On Christmas morning and the Sunday following, the focus turns from the infant Jesus to the eternal Word. The Prologue to the Gospel according to St John tells us that ‘In the beginning was the Word, and the Word was with God, and the Word was God...’ This Word (Greek Logos, which refers more to speech and the thought behind it than to an individual word) is the manifestation of God’s mind and will, the Divine Utterance carried on the Divine Breath (Spirit) into the physical realm. This Word, St John tells us, is not only the agent of creation, is not only Light and Life, making known God’s glory and grace, but has done so in the flesh, as a mortal among mortals, in the person of Jesus of Nazareth. This tells us something about God – that the Divine, out of love, would deign to become so limited – but also tells us something about creation and about humanity in particular: that it was and is somehow, by God’s grace, found fit to house the Holy. This mystery and hope is what we celebrate at Christmas, and some of our hymnody on these occasions reflects this profound truth, alongside the other, appropriately exuberant, narrative hymns and carols.
‘O come, all ye faithful’ [‘Adeste fideles’, 83], though set at the stable in Bethlehem, draws upon John 1 as well as the Nicene Creed and the Te Deum laudamus (a very early Christian hymn) to explain what we are invited to behold:
God from God,
Light from Light eternal,
lo! he abhors not the Virgin’s womb;
only-begotten
Son of God the Father...
Jesus, to thee be glory given;
Word of the Father,
now in flesh appearing...
This Latin hymn was written probably in 18th-century France; the familiar music was written in roughly the same era by John Wade, among whose manuscripts the earliest source of the text is found.
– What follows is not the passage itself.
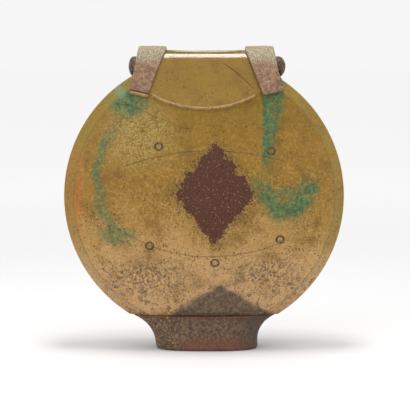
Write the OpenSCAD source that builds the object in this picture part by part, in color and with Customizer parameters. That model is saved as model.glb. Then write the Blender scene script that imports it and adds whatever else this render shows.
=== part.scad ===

Our Sequence hymn, ‘Of the Father’s love begotten’ [‘Corde natus ex parentis’, 82], was written by the 4th-century Spanish lawyer, government official, and religious poet Marcus Aurelius Prudentius. A more literal translation of the first line would read ‘Born from the heart of the Parent’, which brings us once again to John 1 (‘It is God the only Son, who is close to the Father’s heart, who has made him known’). The text goes on to speak further of the role of the eternal Word:
Of the Father’s love begotten,
ere the worlds began to be,
he is Alpha and Omega,
he the source, the ending he,
of the things that are, that have been,
and that future years shall see,
evermore and evermore!
The gracious chant melody to which this hymn is now sung dates from the 13th century and was originally associated with a trope (poetic expansion) of the Sanctus which begins ‘Divinum mysterium’, which has given the music its modern title. Our parish now also uses this music to sing the Marian hymn ‘Ye who claim the faith of Jesus’. [268/269].
William Chatterton Dix’s ‘What child is this, who, laid to rest’ [115], sung Christmas Day, also draws upon John 1: ‘Good Christian, fear: for sinners here / the silent Word is pleading’; in the original, this stanza, rather than repeating the text which now serves as a refrain to all three stanzas in the Hymnal, continues with a reference to the Crucifixion and ends ‘Hail, hail the Word made Flesh, the Babe, the Son of Mary!’ Christina Rossetti’s ‘In the bleak mid-winter’ [112], which will be sung on the First Sunday after Christmas, also approaches this mystery with appropriate awe:
Our God, heaven cannot hold him,
nor earth sustain;
heaven and earth shall flee away
when he comes to reign:
in the bleak midwinter
a stable-place sufficed
the Lord God incarnate,
Jesus Christ.
Much of the rest of both of these hymns invite us to reflect and respond to the Incarnation on a personal level: ‘So bring him incense, gold, and myrrh... let loving hearts enthrone him’; ‘What can I give him, poor as I am? ... What I can I give him: give my heart’. Perhaps the Church’s short season of Christmastide, after much of the worldly bustle has subsided, can provide us the necessary room to do so.